Reproduce the lines from the one bearing "color([0.86, 0.74, 0.6])" through the one bearing "is in metres", inclusive. Copy them exactly; include no other line.

↓

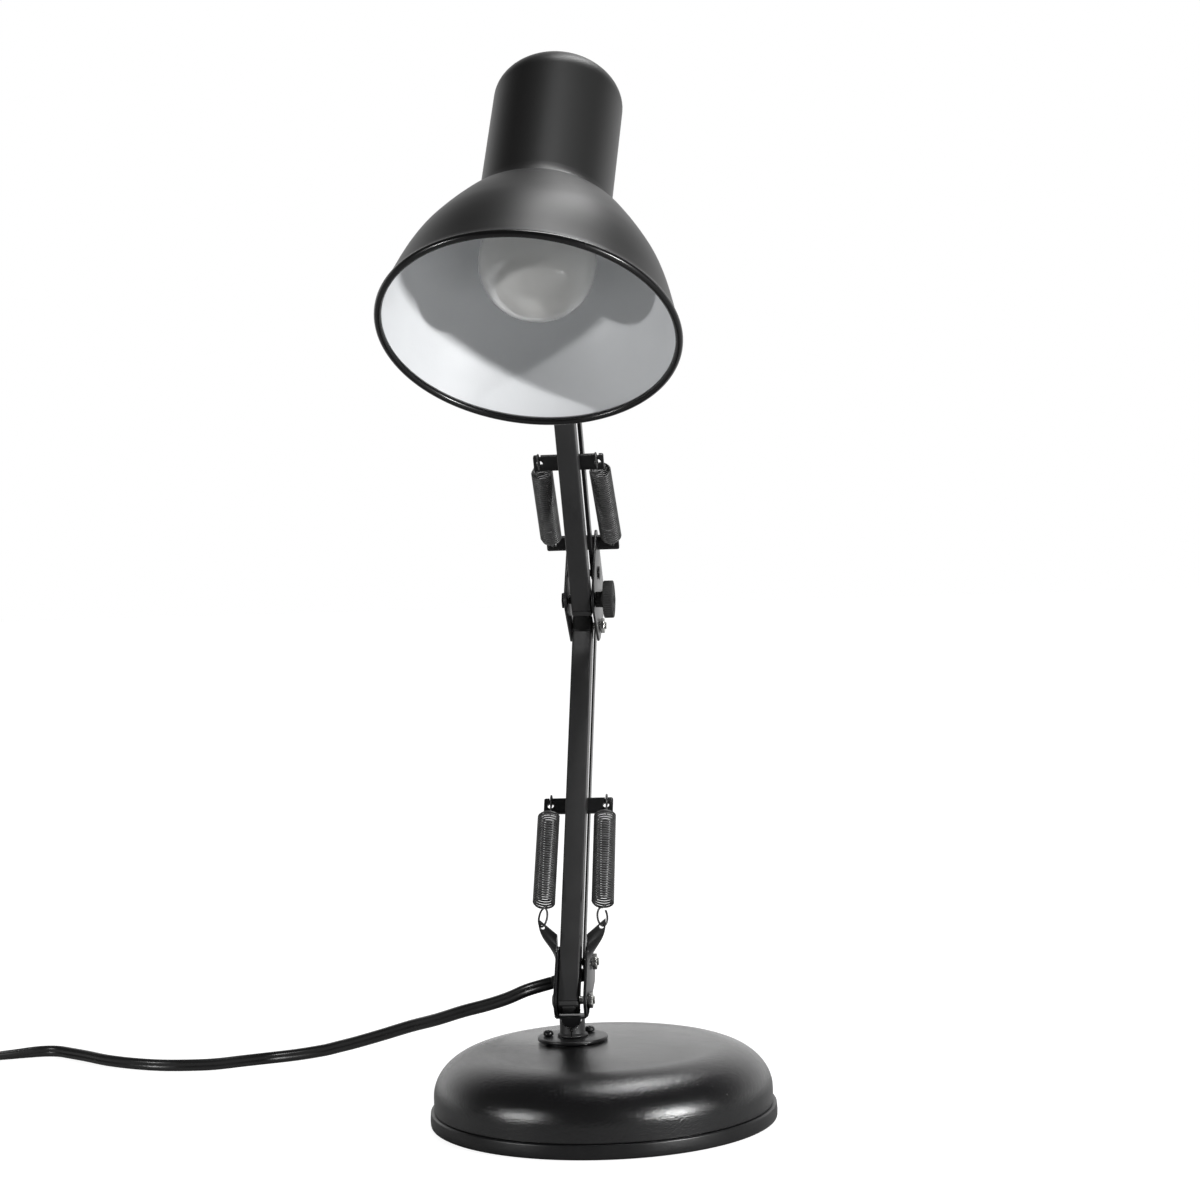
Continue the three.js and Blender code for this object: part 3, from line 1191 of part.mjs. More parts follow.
function buildRelief() {
  const tabInside = ARM_PLANE_X + PLATE_INSIDE - GAP;
  const from = new THREE.Vector3(tabInside, TAB_Y, TAB_Z);
  const to = new THREE.Vector3(RELIEF.x, RELIEF.y, RELIEF.z);
  const slant = Math.hypot(to.y - from.y, to.z - from.z) / from.distanceTo(to);
  from.x -= RELIEF.thickR * slant;
  const long = from.distanceTo(to);
  const profile = [[0, 0], [RELIEF.thickR, 0]];
  for (let k = 1; k <= RELIEF_RIBS; k += 1) {
    const share = k / (RELIEF_RIBS + 1);
    const radius = RELIEF.thickR + (RELIEF.thinR - RELIEF.thickR) * share;
    const step = long / (RELIEF_RIBS + 1) / 4;
    profile.push([radius, long * share - step], [radius - RELIEF_GROOVE, long * share],
      [radius - RELIEF_GROOVE, long * share + step / 2]);
  }
  profile.push([RELIEF.thinR, long], [0, long]);
  const relief = turned(profile, TINY);
  const turn = new THREE.Quaternion().setFromUnitVectors(
    new THREE.Vector3(0, 0, 1), to.clone().sub(from).normalize());
  relief.applyQuaternion(turn);
  relief.translate(from.x, from.y, from.z);
  addMesh(lamp, 'strain_relief', relief, FINISH.rubber);
  return to.clone().sub(from).normalize();
}

function buildCord(exitWay) {
  const coil = coilPoints();
  const [exit, ...onward] = CORD_ROUTE;
  const curve = routePoints([...onward, coil[0].toArray()], CORD_STEPS);
  const lift = curve.findIndex((p) => p.z < CORD_LANDS_Z);
  const free = [new THREE.Vector3(...exit).addScaledVector(exitWay, GAP), ...curve.slice(0, lift + 1)];
  const table = curve.slice(lift).map((p) => p.clone());
  const landing = curve[lift + 1].clone().sub(curve[lift - 1]).normalize();
  const entry = coilHeading();
  free[free.length - 1].addScaledVector(landing, -GAP / 2);
  table[0].addScaledVector(landing, GAP / 2);
  table[table.length - 1].addScaledVector(entry, -GAP);
  const section = [CORD_WIDE, CORD_THICK, CORD_SIDES, true];
  addMesh(lamp, 'cord_free', tubeAlong(free, ...section, { first: exitWay, last: landing }), FINISH.cord);
  addMesh(lamp, 'cord_table', tubeAlong(table, ...section, { first: landing, last: entry }), FINISH.cord);
  const wound = tubeAlong(coil, CORD_WIDE, CORD_THICK, COIL_SIDES, true, { first: entry });
  addMesh(lamp, 'cord_coil', wound, FINISH.cord);
  const flat = coil.map((p) => new THREE.Vector3(p.x, p.y, p.z * CORD_WIDE / CORD_THICK));
  const gap = leastSelfGap(flat, CORD_WIDE, COIL_STEPS / 2);
  const total = routeLength(free) + routeLength(table) + routeLength(coil);
  console.log(`cord_coil: least gap to itself ${gap.toFixed(2)} mm`);
  console.log(`cord: modelled length ${total.toFixed(0)} mm of ${CORD_LENGTH} mm`);
  return coil;
}

function buildTie() {
  const inner = COIL_OUT_R - COIL_PITCH * COIL_TURNS / 2 - CORD_WIDE / 2 - GAP;
  const outer = COIL_OUT_R + CORD_WIDE / 2 + GAP;
  const low = COIL_LIFT - CORD_THICK / 2 - GAP;
  const high = COIL_LIFT + COIL_LAYER + CORD_THICK / 2 + GAP;
  const band = roundedRect(outer - inner + 2 * TIE_SHEET, high - low + 2 * TIE_SHEET, TIE_SHEET * 2);
  const hole = roundedRect(outer - inner, high - low, TIE_SHEET);
  band.holes.push(new THREE.Path(hole.getPoints(2).reverse()));
  const tie = new THREE.ExtrudeGeometry(band, { depth: TIE_WIDTH, bevelEnabled: false, curveSegments: 2 });
  tie.translate(0, 0, -TIE_WIDTH / 2);
  tie.rotateX(Math.PI / 2);
  tie.translate((inner + outer) / 2, 0, (low + high) / 2);
  tie.rotateZ(radians(TIE_ANGLE));
  tie.translate(COIL_CENTRE.x, COIL_CENTRE.y, 0);
  addMesh(lamp, 'cord_tie', tie, FINISH.plastic);
}

function buildPlug(end, heading) {
  const plug = new THREE.Group();
  plug.name = 'plug';
  plug.position.set(end.x, end.y, PLUG_THICK / 2);
  plug.rotation.z = Math.atan2(heading.y, heading.x);
  lamp.add(plug);
  const shape = new THREE.Shape();
  shape.moveTo(GAP, -PLUG_BACK / 2);
  shape.lineTo(PLUG_LONG - PLUG_CORNER * 2, -PLUG_WIDE / 2);
  shape.lineTo(PLUG_LONG, -PLUG_WIDE / 2 + PLUG_CORNER);
  shape.lineTo(PLUG_LONG, PLUG_WIDE / 2 - PLUG_CORNER);
  shape.lineTo(PLUG_LONG - PLUG_CORNER * 2, PLUG_WIDE / 2);
  shape.lineTo(GAP, PLUG_BACK / 2);
  shape.closePath();
  const body = new THREE.ExtrudeGeometry(shape, { depth: PLUG_THICK, bevelEnabled: false });
  body.translate(0, 0, -PLUG_THICK / 2);
  addMesh(plug, 'plug_body', body, FINISH.plastic);
  [['left', 1], ['right', -1]].forEach(([side, sign]) => {
    const pin = rod(PIN_PLUG_R, PIN_PLUG_L, 'x', TINY);
    pin.translate(PLUG_LONG + GAP, sign * PIN_PLUG_HALF, 0);
    addMesh(plug, `plug_pin_${side}`, pin, FINISH.zinc);
  });
}

buildBase();
buildFlange();
buildSleeve();
buildYoke();
buildBolt('foot_front', FOOT_PIVOT, PLATE_INSIDE + YOKE_SHEET, false);
buildBolt('foot_rear', LOWER_LINK_PIVOT, PLATE_INSIDE + YOKE_SHEET, false);
buildArm('lower', FOOT_PIVOT, LOWER_LEAN, LOWER_REACH, LOWER_TAIL, LOWER_TOP, LOWER_BAR);
buildLink('lower_link', LOWER_LINK_PIVOT, LOWER_LEAN, LOWER_REACH);
buildElbow();
buildElbowKnob();
buildArm('upper', UPPER_PIVOT, -UPPER_LEAN, UPPER_REACH, UPPER_TAIL, UPPER_TOP, UPPER_BAR);
buildLink('upper_link', UPPER_LINK_PIVOT, -UPPER_LEAN, UPPER_REACH);
buildSprings();
buildHeadBracket();
buildSwivelBarrel();
buildTiltKnob();
buildShade();
buildStrap();
buildBulb();
buildHolder();
buildSwitch();
const coilRoute = buildCord(buildRelief());
buildTie();
const cordEnd = coilRoute[coilRoute.length - 1];
buildPlug(cordEnd, cordEnd.clone().sub(coilRoute[coilRoute.length - 2]));

export default lamp;
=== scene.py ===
"""Looks of a black desk lamp on two spring-balanced arms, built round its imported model."""

import logging
import math
from collections.abc import Sequence
from dataclasses import dataclass, field
from enum import Enum
from functools import cache

import bmesh
import bpy
from bmesh.types import BMesh
from mathutils import Matrix, Vector


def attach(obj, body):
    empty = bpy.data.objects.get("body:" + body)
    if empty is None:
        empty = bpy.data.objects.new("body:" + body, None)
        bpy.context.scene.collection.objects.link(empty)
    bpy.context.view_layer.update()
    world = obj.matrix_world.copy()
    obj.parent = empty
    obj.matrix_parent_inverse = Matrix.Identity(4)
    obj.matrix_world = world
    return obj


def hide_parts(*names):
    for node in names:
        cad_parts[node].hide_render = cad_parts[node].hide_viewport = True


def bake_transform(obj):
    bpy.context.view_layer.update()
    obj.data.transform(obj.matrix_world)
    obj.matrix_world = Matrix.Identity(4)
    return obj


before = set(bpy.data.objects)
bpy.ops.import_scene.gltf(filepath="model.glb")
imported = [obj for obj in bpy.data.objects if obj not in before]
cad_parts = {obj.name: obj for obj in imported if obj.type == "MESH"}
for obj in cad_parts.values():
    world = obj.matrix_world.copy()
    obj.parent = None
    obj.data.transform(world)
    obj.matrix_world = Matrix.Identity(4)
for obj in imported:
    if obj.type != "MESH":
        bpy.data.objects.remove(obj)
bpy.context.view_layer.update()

LOG = logging.getLogger("desk_lamp")
MM = 0.001
FULL = 2 * math.pi
HALF = math.pi
QUARTER = math.pi / 2
UNTURNED = Matrix.Identity(4)
LAID_BACK = Matrix.Rotation(QUARTER, 4, "X")
STANDING = Matrix(((1, 0, 0, 0), (0, 0, -1, 0), (0, 1, 0, 0), (0, 0, 0, 1)))

Point2 = tuple[float, float]
Point3 = tuple[float, float, float]


# ---------------------------------------------------------------- places


def shift(x: float, y: float, z: float) -> Matrix:
    """The matrix that moves a part along the axes."""
    return Matrix.Translation((x, y, z))


def move(part: BMesh, place: Matrix) -> BMesh:
    """Moves a part, and gives it back."""
    bmesh.ops.transform(part, matrix=place, verts=part.verts)
    return part


def ease(share: float) -> float:
    """A smooth step from 0 to 1, level outside them."""
    t = min(1.0, max(0.0, share))
    return t * t * (3 - 2 * t)


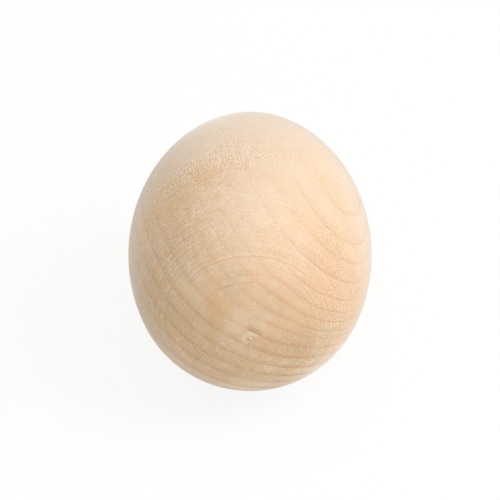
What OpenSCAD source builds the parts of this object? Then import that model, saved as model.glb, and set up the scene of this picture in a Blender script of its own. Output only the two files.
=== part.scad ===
// Turned wooden egg, one solid.
// It lies on its side as it comes to rest, with its axis in the YZ plane, its blunt end towards -Y
// and its pointed end a little lower. The origin is on the surface below the middle of its length.

/* [Shape] */
// Diameter at the belly, the widest place
belly_d = 44.5; // [43:0.5:54]
// Length from the belly to the blunt end
blunt_len = 28.25; // [23:0.25:36]
// Length from the belly to the pointed end
tip_len = 35.25; // [26:0.25:50]
// Radius of the round cap at the blunt end
blunt_cap_r = 21.25; // [10:0.25:21.25]
// Radius of the round cap at the pointed end
tip_cap_r = 15.75; // [6:0.25:21]

/* [Turning marks] */
// Distances of the turned rings from the blunt end, along the axis
ring_at = [3.4, 5.4, 7.3, 10.4]; // [2.5:0.1:20]
// Width of a turned ring
ring_w = 0.4; // [0.2:0.05:0.8]
// Depth of a turned ring
ring_depth = 0.05; // [0.02:0.01:0.15]
// Diameter of the scar where the stub was cut off, at the blunt end
scar_d = 1.6; // [0.8:0.1:3]
// Depth of the scar
scar_depth = 0.12; // [0.05:0.01:0.3]

/* [Hidden] */
$fn = 180;
belly_r = belly_d / 2;

// Each half is a flank arc, upright at the belly, that runs on into a cap centred on the axis.
// The flank's centre lies in the belly plane, so its radius follows from the cap it has to touch.
function flank_r(len, cap_r) =
    (len ^ 2 + belly_r ^ 2 - 2 * cap_r * len) / (2 * (belly_r - cap_r));
// How far beyond the axis the flank's centre lies
function flank_offset(len, cap_r) = flank_r(len, cap_r) - belly_r;
// Distance from the belly to the cap's centre
function cap_at(len, cap_r) = len - cap_r;
// Distance from the belly to the place where flank and cap touch
function join_at(len, cap_r) =
    cap_at(len, cap_r) * (1 + cap_r / (flank_r(len, cap_r) - cap_r));

// Volume of a half over PI, and its first moment about the belly plane over PI
function flank_volume(fr, c, y) =
    (fr ^ 2 + c ^ 2) * y - y ^ 3 / 3 - c * (y * sqrt(fr ^ 2 - y ^ 2) + fr ^ 2 * asin(y / fr) * PI / 180);
function flank_moment(fr, c, y) =
    (fr ^ 2 + c ^ 2) * y ^ 2 / 2 - y ^ 4 / 4 + 2 * c / 3 * ((fr ^ 2 - y ^ 2) ^ 1.5 - fr ^ 3);
function cap_volume(r, h) = h ^ 2 * (r - h / 3);
function cap_moment(r, h, at) = at * cap_volume(r, h) + (2 * r * h - h ^ 2) ^ 2 / 4;
function half_volume(len, cap_r) =
    flank_volume(flank_r(len, cap_r), flank_offset(len, cap_r), join_at(len, cap_r))
    + cap_volume(cap_r, len - join_at(len, cap_r));
function half_moment(len, cap_r) =
    flank_moment(flank_r(len, cap_r), flank_offset(len, cap_r), join_at(len, cap_r))
    + cap_moment(cap_r, len - join_at(len, cap_r), cap_at(len, cap_r));

// The centre of mass lies this far from the belly towards the pointed end
balance_at = (half_moment(tip_len, tip_cap_r) - half_moment(blunt_len, blunt_cap_r))
    / (half_volume(tip_len, tip_cap_r) + half_volume(blunt_len, blunt_cap_r));
// It comes to rest straight below the centre of the flank that the egg lies on
rest_offset = balance_at >= 0
    ? flank_offset(tip_len, tip_cap_r)
    : flank_offset(blunt_len, blunt_cap_r);
rest_tilt = atan(balance_at / rest_offset);
// Height of the belly's centre above the surface
belly_z = (rest_offset + belly_r) - rest_offset * cos(rest_tilt);
// Distance from the belly's centre to the middle of the length, as it lies
middle_y = ((cap_at(tip_len, tip_cap_r) - cap_at(blunt_len, blunt_cap_r)) * cos(rest_tilt)
    + tip_cap_r - blunt_cap_r) / 2;

// A ring or scar is cut by a round tool edge of this radius
function edge_r(w, depth) = (w ^ 2 / 4 + depth ^ 2) / (2 * depth);
// Point of the blunt half's outline at a distance from the belly, moved outwards along its normal
function outline_point(y, out) =
    let (
        on_cap = y > join_at(blunt_len, blunt_cap_r),
        r = on_cap ? blunt_cap_r : flank_r(blunt_len, blunt_cap_r),
        centre = on_cap
            ? [0, cap_at(blunt_len, blunt_cap_r)]
            : [-flank_offset(blunt_len, blunt_cap_r), 0],
        across = sqrt(r ^ 2 - (y - centre[1]) ^ 2)
    )
    centre + [across, y - centre[1]] * (1 + out / r);

// Half of the outline beside the axis, with the belly on the X axis and the end towards +Y
module half_outline(len, cap_r) {
    join = join_at(len, cap_r);
    intersection() {
        translate([-flank_offset(len, cap_r), 0]) circle(r = flank_r(len, cap_r));
        square([belly_r, join]);
    }
    intersection() {
        translate([0, cap_at(len, cap_r)]) circle(r = cap_r);
        translate([0, join]) square([belly_r, len - join]);
    }
}

module turning_marks() {
    for (at = ring_at)
        translate(outline_point(blunt_len - at, edge_r(ring_w, ring_depth) - ring_depth))
            circle(r = edge_r(ring_w, ring_depth));
    translate([0, blunt_len + edge_r(scar_d, scar_depth) - scar_depth])
        circle(r = edge_r(scar_d, scar_depth));
}

module egg_outline() {
    difference() {
        half_outline(blunt_len, blunt_cap_r);
        turning_marks();
    }
    mirror([0, 1]) half_outline(tip_len, tip_cap_r);
}

module egg() {
    color([0.86, 0.74, 0.6])
        translate([0, -middle_y, belly_z])
            rotate([90 - rest_tilt, 0, 0])
                rotate_extrude() egg_outline();
}

egg();
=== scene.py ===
import math

import bpy
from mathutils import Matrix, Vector, noise


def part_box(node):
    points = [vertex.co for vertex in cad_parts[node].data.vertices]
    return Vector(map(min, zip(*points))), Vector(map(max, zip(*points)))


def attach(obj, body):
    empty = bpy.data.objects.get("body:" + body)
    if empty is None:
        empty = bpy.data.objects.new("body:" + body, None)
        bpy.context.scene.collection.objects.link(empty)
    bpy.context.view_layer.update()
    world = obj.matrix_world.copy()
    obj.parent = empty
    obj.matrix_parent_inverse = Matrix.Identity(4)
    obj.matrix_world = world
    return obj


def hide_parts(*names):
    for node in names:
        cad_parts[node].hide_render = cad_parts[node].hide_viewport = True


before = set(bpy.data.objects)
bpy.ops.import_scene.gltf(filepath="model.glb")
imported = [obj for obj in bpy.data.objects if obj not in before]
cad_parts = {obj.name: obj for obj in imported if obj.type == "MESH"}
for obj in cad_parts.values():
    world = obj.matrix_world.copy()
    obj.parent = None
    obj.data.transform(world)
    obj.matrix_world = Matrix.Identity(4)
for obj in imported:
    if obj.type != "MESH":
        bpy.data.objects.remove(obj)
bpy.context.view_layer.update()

mm = 0.001  # sizes below are in millimetres, the scene is in metres

# The egg's own axes: X to the right, Y along the axis towards the pointed end, Z upwards.
# They start at the centre of the belly.
eggShape = {
    "bluntLen": 28.25,  # from the belly to the blunt end
    "tipLen": 35.25,  # from the belly to the pointed end
    "bluntCap": 21.25,  # radius of the round cap at the blunt end
    "tipCap": 15.75,  # radius of the round cap at the pointed end
    "restTilt": 4.347,  # degrees that the pointed end hangs below level
    "facesAround": 288,
    "faceLen": 0.7,  # length of a face along the outline
    "fineLen": 0.1,  # the same in a turned ring and round the scar
    "weld": 0.005,  # points nearer than this become one
}
boxLow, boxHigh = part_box("egg")
bellyRadius = (boxHigh.x - boxLow.x) / 2 / mm


def flankRadius(length, capRadius):
    # the flank is upright at the belly and touches the cap
    return (length**2 + bellyRadius**2 - 2 * capRadius * length) / (2 * (bellyRadius - capRadius))


def eggArcs():
    # each arc: centre along the axis and across it, radius, and where its normal starts and ends,
    # as an angle from the blunt end
    bluntFlank = flankRadius(eggShape["bluntLen"], eggShape["bluntCap"])
    tipFlank = flankRadius(eggShape["tipLen"], eggShape["tipCap"])
    bluntCentre = eggShape["bluntLen"] - eggShape["bluntCap"]
    tipCentre = eggShape["tipLen"] - eggShape["tipCap"]
    bluntJoin = math.atan2(bluntFlank - bellyRadius, bluntCentre)
    tipJoin = math.pi - math.atan2(tipFlank - bellyRadius, tipCentre)
    return [
        (-bluntCentre, 0, eggShape["bluntCap"], 0, bluntJoin),
        (0, bellyRadius - bluntFlank, bluntFlank, bluntJoin, math.pi / 2),
        (0, bellyRadius - tipFlank, tipFlank, math.pi / 2, tipJoin),
        (tipCentre, 0, eggShape["tipCap"], tipJoin, math.pi),
    ]


def arcLength(arc):
    centreY, centreR, radius, start, end = arc
    return radius * (end - start)


def outlineAt(along):
    # place along the axis, radius and normal, at a distance from the blunt end along the outline
    arcs = eggArcs()
    for arc in arcs:
        if along <= arcLength(arc) or arc is arcs[-1]:
            break
        along -= arcLength(arc)
    centreY, centreR, radius, start, end = arc
    angle = min(start + along / radius, end)
    normal = Vector((-math.cos(angle), math.sin(angle)))
    return Vector((centreY, centreR)) + radius * normal, normal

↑

Response for this exercise:
    color([0.86, 0.74, 0.6])
        translate([0, -middle_y, belly_z])
            rotate([90 - rest_tilt, 0, 0])
                rotate_extrude() egg_outline();
}

egg();
=== scene.py ===
import math

import bpy
from mathutils import Matrix, Vector, noise


def part_box(node):
    points = [vertex.co for vertex in cad_parts[node].data.vertices]
    return Vector(map(min, zip(*points))), Vector(map(max, zip(*points)))


def attach(obj, body):
    empty = bpy.data.objects.get("body:" + body)
    if empty is None:
        empty = bpy.data.objects.new("body:" + body, None)
        bpy.context.scene.collection.objects.link(empty)
    bpy.context.view_layer.update()
    world = obj.matrix_world.copy()
    obj.parent = empty
    obj.matrix_parent_inverse = Matrix.Identity(4)
    obj.matrix_world = world
    return obj


def hide_parts(*names):
    for node in names:
        cad_parts[node].hide_render = cad_parts[node].hide_viewport = True


before = set(bpy.data.objects)
bpy.ops.import_scene.gltf(filepath="model.glb")
imported = [obj for obj in bpy.data.objects if obj not in before]
cad_parts = {obj.name: obj for obj in imported if obj.type == "MESH"}
for obj in cad_parts.values():
    world = obj.matrix_world.copy()
    obj.parent = None
    obj.data.transform(world)
    obj.matrix_world = Matrix.Identity(4)
for obj in imported:
    if obj.type != "MESH":
        bpy.data.objects.remove(obj)
bpy.context.view_layer.update()

mm = 0.001  # sizes below are in millimetres, the scene is in metres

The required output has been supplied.